По сути, та же смысловая картина, только распластанная по горизонтали, дана в стихотворении «Степь». Юный всадник, воспламененный любовью, мчится к суженой по романтически бесконечной степи; но именно эта бесконечность делает невесту недостижимой: «Он летит, – а все видит себя Посредине заветного круга <…> Безграничная даль, безответная тишь Отражают, как в зеркале, вечность <…> “Я лечу, как огонь, Обниму тебя скоро, невеста”, – Юный всадник мечтал, а измученный конь Уж стоял – и не трогался с места». Соответственно, секс у Бенедиктова порой заменяют отроческие воспоминания о полуневинном петтинге – о том, как «дева резвая играла Саблей девственной моей» («Сослуживцу»); а в «Озере» эта ностальгия вообще отзывается детским аутоэротизмом: «детская рука», закидывающая «уду роковую», и проч. (Показательно, что Бенедиктов так и не женился; жил он вместе с сестрой.)
Другие образчики сексуального эскапизма поставляет русским читателям монументальный Кукольник. Веррино, персонаж его драмы «Джулио Мости», отчужденно и неприязненно вспоминает о своих скоротечных сексуальных порывах, удовлетворение которых, по его мнению, не только профанирует высокое чувство, но и усыпляет самую тягу к плотским наслаждениям: «Но поцелуи охлаждают чувство, Когда оно создание мечты. Насытьте страстные уста лобзаньем, И тайный жар хладеет против воли». Неудивительно, что любви – по крайней мере гетеросексуальной – он еще в ранней юности решительно предпочел поэзию: «Явился Тасс, и я забыл Розину, Любовь мою теснил поэт из сердца <…> Я бросил все; как верная весталка На миг от жертвенника не отходит, Так я не отходил от Тасса» [771] .
771
Кукольник Н. Полн. собр. соч. Т. 1. С. 358.

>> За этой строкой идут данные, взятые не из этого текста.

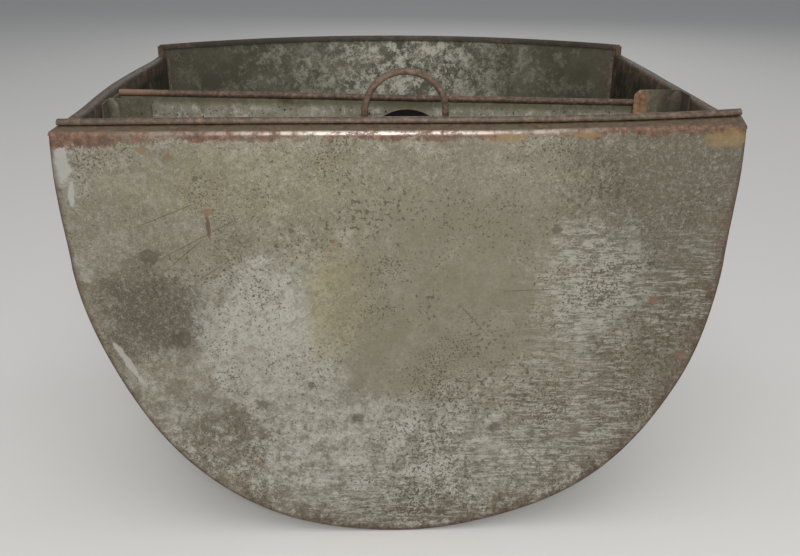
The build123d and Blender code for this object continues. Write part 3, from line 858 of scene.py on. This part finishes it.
def run(bm, line, move, rows=1):
    """Extrudes a line of edges by move, in rows. Returns the last line."""
    for _ in range(rows):
        grown = bmesh.ops.extrude_edge_only(bm, edges=line)["geom"]
        verts = only(bmesh.types.BMVert, grown)
        bmesh.ops.translate(bm, vec=Vector(move) / rows, verts=verts)
        line = [e for e in only(bmesh.types.BMEdge, grown) if e.verts[0] in verts and e.verts[1] in verts]
    return line


def bend(bm, line, centre, axis, degrees, steps):
    """Spins a line of edges round an axis. Returns the last line."""
    spun = bmesh.ops.spin(bm, geom=verts_of(line) + line, cent=centre, axis=axis, angle=math.radians(degrees),
                          steps=steps)["geom_last"]
    return only(bmesh.types.BMEdge, spun)


print("a line can be drawn, run and bent")

# %% Turn a bmesh into a finished piece
SMOOTH_BELOW = math.radians(35)
CUT_EDGE = 0.12 * MM
MERGE_WITHIN = 1e-6


def seal(bm):
    """Merges doubles and points the faces of a closed shape outwards."""
    bmesh.ops.remove_doubles(bm, verts=bm.verts, dist=MERGE_WITHIN)
    bmesh.ops.recalc_face_normals(bm, faces=bm.faces)


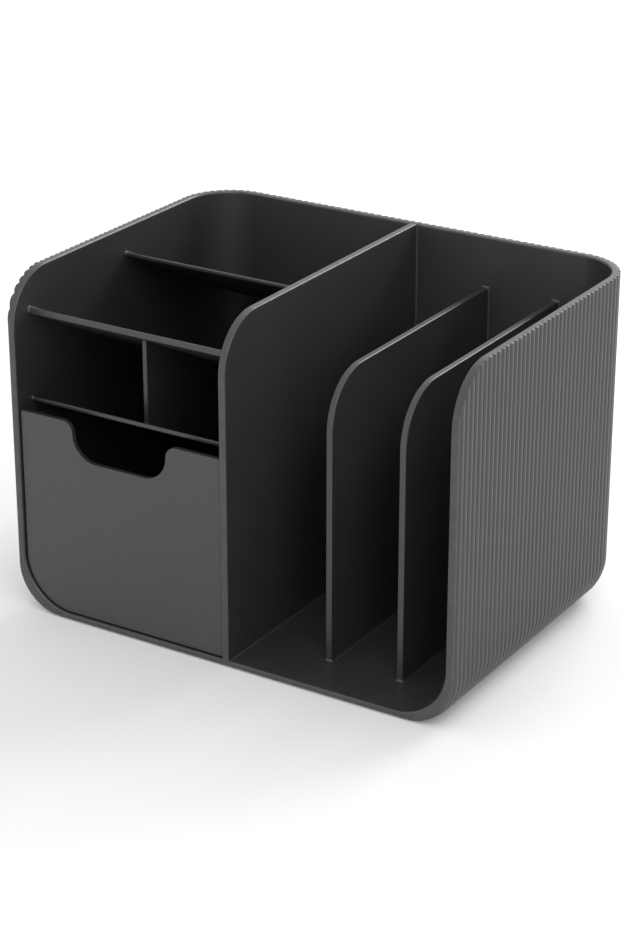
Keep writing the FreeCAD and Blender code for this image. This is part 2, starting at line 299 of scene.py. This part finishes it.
# %% [markdown]
# ## From a solid to a moulded surface
# A node's mesh is loose triangles, so a copy is welded first. Flat faces are then joined into
# single faces, which lets a bevel run along whole edges. A weighted normal keeps the flat faces
# flat next to the small roundings. A bevel modifier could round by angle alone, but here the
# place of an edge decides as well, so the bevel is an operator on a list of edges.

# %% Copy and weld
WELD = 0.004 * MM
FLAT = math.radians(0.5)         # faces that meet flatter than this are joined


def welded(node):
    """A copy of a node's mesh in one skin, with its flat faces joined."""
    bm = bmesh.new()
    bm.from_mesh(nodes[node].data)
    bmesh.ops.remove_doubles(bm, verts=bm.verts, dist=WELD)
    bmesh.ops.dissolve_limit(bm, angle_limit=FLAT, verts=bm.verts, edges=bm.edges)
    return bm


print("welding distance", round(WELD / MM, 4), "mm")

# %% Round chosen edges
CORNER = math.radians(40)        # only an edge sharper than this is rounded
ROUNDING_STEPS = 3
ROUND = 0.5                      # the bevel profile that is a circle's arc


def round_edges(bm, radius, chosen):
    """Rounds the corners whose middle passes the chosen test, and gives their number."""
    picked = []
    for edge in bm.edges:
        if not edge.is_manifold or edge.calc_face_angle() < CORNER:
            continue
        if chosen((edge.verts[0].co + edge.verts[1].co) / 2):
            picked.append(edge)
    bmesh.ops.bevel(bm, geom=picked, affect="EDGES", offset_type="OFFSET", offset=radius,
                    segments=ROUNDING_STEPS, profile=ROUND, material=-1, clamp_overlap=False)
    return len(picked)


print("edges over", round(math.degrees(CORNER)), "degrees can be rounded")

# %% Finish a piece
CREASE = math.radians(32)        # an edge sharper than this is shaded as a crease


def finished(bm, name, body, material, stands_for=()):
    """Turns the mesh into a piece that rides on a body."""
    for face in bm.faces:
        face.smooth = True
    for edge in bm.edges:
        edge.smooth = edge.is_manifold and edge.calc_face_angle() < CREASE
    mesh = bpy.data.meshes.new(name)
    bm.to_mesh(mesh)
    bm.free()
    mesh.materials.append(material)
    piece = bpy.data.objects.new(name, mesh)
    bpy.context.scene.collection.objects.link(piece)
    weighted = piece.modifiers.new("flat faces", "WEIGHTED_NORMAL")
    weighted.keep_sharp = True
    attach(piece, body)
    if stands_for:
        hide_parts(*stands_for)


print("edges over", round(math.degrees(CREASE)), "degrees stay crisp")

# %% [markdown]
# ## The ribbed shell
# On the real moulding no edge is sharp. The rim is rounded towards the inside, where hands
# reach in, and more lightly over the tops of the ribs. The same bevel makes both: only the radius
# and the test that picks the edges differ. The test knows that the room inside has two round
# corners at the back, because a plain box would reach through the walls to the ribs there.

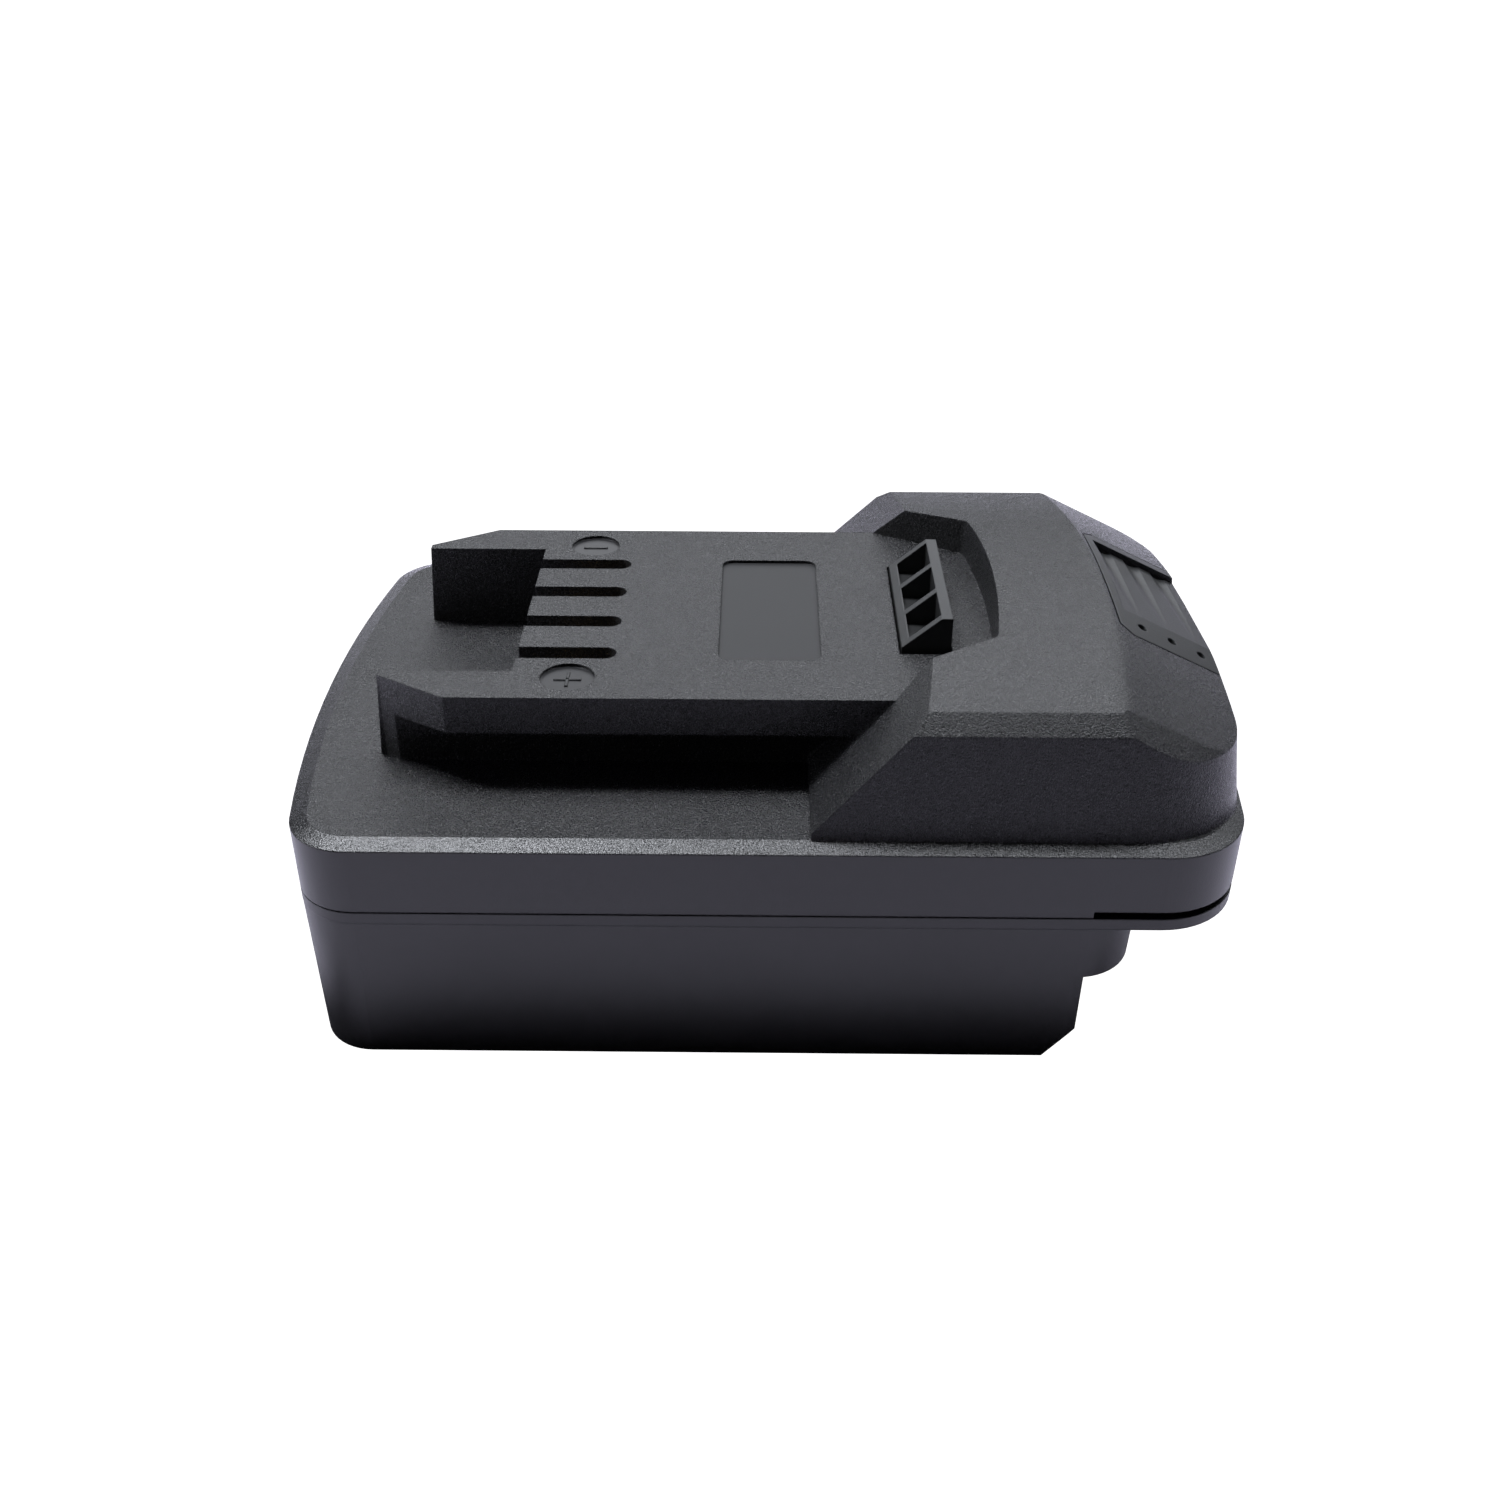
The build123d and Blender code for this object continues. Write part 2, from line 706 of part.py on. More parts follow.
# Lower housing: tapered tray, end flange, locating lip and the receiver with its guide lips
with BuildPart() as lower_housing:
    with BuildSketch(Plane.XY):
        add(lower_outline(lower_rear_draw, lower_side_draw, lower_front_draw))
    with BuildSketch(Plane.XY.offset(parting_z)):
        add(lower_outline(0, 0, 0))
    loft(ruled=True)
    with BuildSketch(Plane.XY.offset(parting_z - flange_thickness)):
        add(body_outline(0))
    extrude(amount=flange_thickness)
    with BuildSketch(Plane.XY.offset(tray_floor_z)):
        add(lower_outline(lower_wall, lower_wall, lower_wall))
    extrude(amount=parting_z - tray_floor_z, mode=Mode.SUBTRACT)
    with BuildSketch(Plane.XY.offset(parting_z)):
        add(body_outline(wall + seat_gap))
        add(body_outline(lower_wall), mode=Mode.SUBTRACT)
    extrude(amount=locating_lip_height)
    with BuildSketch(Plane.XZ):
        with BuildLine():
            Polyline(
                (receiver_front_x, receiver_ceiling_z),
                (receiver_front_x, lead_in_z),
                (receiver_front_x - lead_in_x, 0),
                (receiver_front_x - lead_in_x, -overrun),
                (half_length, -overrun),
                (half_length, receiver_ceiling_z),
                close=True,
            )
        make_face()
    extrude(amount=body_width, both=True, mode=Mode.SUBTRACT)
    with BuildSketch(Plane.XY.offset(receiver_lip_z)):
        with Locations(((receiver_rear_x + half_length) / 2, 0)):
            Rectangle(half_length - receiver_rear_x, 2 * receiver_half)
    extrude(amount=receiver_ceiling_z - receiver_lip_z, mode=Mode.SUBTRACT)
    with BuildSketch(Plane.XY.offset(-overrun)):
        with BuildLine():
            Polyline(
                (receiver_rear_x, receiver_lip_half),
                (receiver_rear_x, -receiver_lip_half),
                (receiver_front_x - lip_lead, -receiver_lip_half),
                (receiver_front_x, -receiver_half),
                (receiver_front_x, receiver_half),
                (receiver_front_x - lip_lead, receiver_lip_half),
                close=True,
            )
        make_face()
    extrude(amount=receiver_lip_z + overrun, mode=Mode.SUBTRACT)
    with BuildSketch(Plane.XY.offset(receiver_ceiling_z)):
        with Locations((catch_x + catch_length / 2, 0)):
            Rectangle(catch_length + 2 * catch_wall, 2 * (catch_half + catch_wall))
    extrude(amount=catch_depth + catch_wall)
    with BuildSketch(Plane.XY.offset(receiver_ceiling_z)):
        with Locations((catch_x + catch_length / 2, 0)):
            Rectangle(catch_length, 2 * catch_half)
    extrude(amount=catch_depth, mode=Mode.SUBTRACT)
    with BuildSketch(Plane.XY.offset(receiver_ceiling_z)):
        with Locations(((block_rear_x + block_front_x) / 2, 0)):
            Rectangle(block_front_x - block_rear_x + 2 * fit_gap, 2 * (block_half + fit_gap))
    extrude(amount=wall, mode=Mode.SUBTRACT)
    for x, y, foot_z in case_screw_places:
        floor_z = case_screw_seat(x) - screw_head_height
        with BuildSketch(Plane.XY.offset(floor_z)):
            with Locations((x, y)):
                Circle(boss_r)
        extrude(amount=foot_z - floor_z)
        with BuildSketch(Plane.XY.offset(floor_z)):
            with Locations((x, y)):
                Circle(screw_head_r + slide_gap)
        extrude(amount=screw_head_height, mode=Mode.SUBTRACT)
        with BuildSketch(Plane.XY.offset(floor_z)):
            with Locations((x, y)):
                Circle(screw_shank_r + slide_gap)
        extrude(amount=foot_z - floor_z, mode=Mode.SUBTRACT)
    with BuildSketch(Plane.XY.offset(parting_z)):
        with Locations(*spring_places):
            Circle(peg_r)
    extrude(amount=peg_length)
save(lower_housing, "lower_housing")

# Latch slider: arm that rides under the rail plate, with the ribbed tooth standing on it
with BuildPart() as latch_slider:
    with BuildSketch(Plane.XY.offset(arm_underside_z)):
        neck_x = button_rear_x - wall
        with Locations(((arm_rear_x + neck_x) / 2, 0)):
            Rectangle(neck_x - arm_rear_x, 2 * arm_half)
        with Locations(((neck_x + arm_front_x) / 2, 0)):
            Rectangle(arm_front_x - neck_x, 2 * arm_neck_half)
    extrude(amount=arm_thickness)
    with BuildSketch(Plane.XZ):
        with BuildLine():
            Polyline(
                (tooth_rear_x, plate_underside_z),
                (tooth_front_x, plate_underside_z),
                (tooth_front_x, tooth_ridge_z),
                (tooth_ridge_x, tooth_ridge_z),
                (tooth_rear_x, tooth_toe_z),
                close=True,
            )
        make_face()
    extrude(amount=tooth_half, both=True)
    bay_count = tooth_rib_count - 1
    bay_width = (2 * tooth_half - tooth_rib_count * tooth_rib) / bay_count
    with BuildSketch(Plane.XY.offset(plate_z)):
        bay_rear_x = tooth_rear_x + tooth_land
        with Locations(((bay_rear_x + tooth_ridge_x) / 2, 0)):
            with GridLocations(0, bay_width + tooth_rib, 1, bay_count):
                Rectangle(tooth_ridge_x - bay_rear_x, bay_width)
    extrude(amount=tooth_ridge_z - plate_z, mode=Mode.SUBTRACT)
    with BuildSketch(Plane.XY.offset(arm_underside_z)):
        with Locations(*spring_places):
            Circle(peg_r)
    extrude(amount=-peg_length)
    with BuildSketch(Plane.XY.offset(arm_underside_z)):
        with Locations(*button_pin_places):
            Circle(button_pin_r + fit_gap)
    extrude(amount=arm_thickness, mode=Mode.SUBTRACT)
save(latch_slider, "latch_slider")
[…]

Впору напомнить здесь и о «Спальне» Розена – ведь ее трогательно-христианское целомудрие тоже объясняется, скорее всего, простым страхом секса. Некоторым поэтам показался бы, впрочем, излишним даже тот вороватый поцелуй, которым его герой исчерпал свои плотские порывы. Упреждая и Розена, и Кукольника, автор стихотворения «К влюбленному», подписавшийся Василий Неизвестный, увещевал своего адресата: «Тебя любовь хранит, живит и водит! – Молися ей и торжествуй! Смотри в глаза своей Лаилы милой, Люби ее – но не целуй: Ах! поцелуй – любви уже могила!» [772]
772
Бабочка. 1830. № 16. С. 99.
Напомню, наконец, и о той сцене гоголевского «Невского проспекта», где зачарованный художник «взлетает» по лестнице в жилище прекрасной незнакомки: «Он не чувствовал никакой земной мысли; он не был разогрет пламенем земной страсти, нет, он был в эту минуту чист и непорочен, как девственный юноша, еще дышащий неопределенною духовною потребностью любви». Сегодня мы, пожалуй, решились бы возразить, что автор не совсем адекватно представлял себе процесс полового созревания. Использованный тут эпитет «девственный», заряженный евангельскими реминисценциями, прилагался тогда, кстати, к чему угодно – к «челу», ресницам, устам, рукам и т. д. Трудно, конечно, предъявлять тут претензии Селиванову, который воспевал «девственные сны девушки» [773] ; но у самого Гоголя в «Женщине» говорилось даже о «девственной груди юноши».
773
[Селиванов И.В.] Повести Безумного. Ч. 1. М., 1834. С. 173.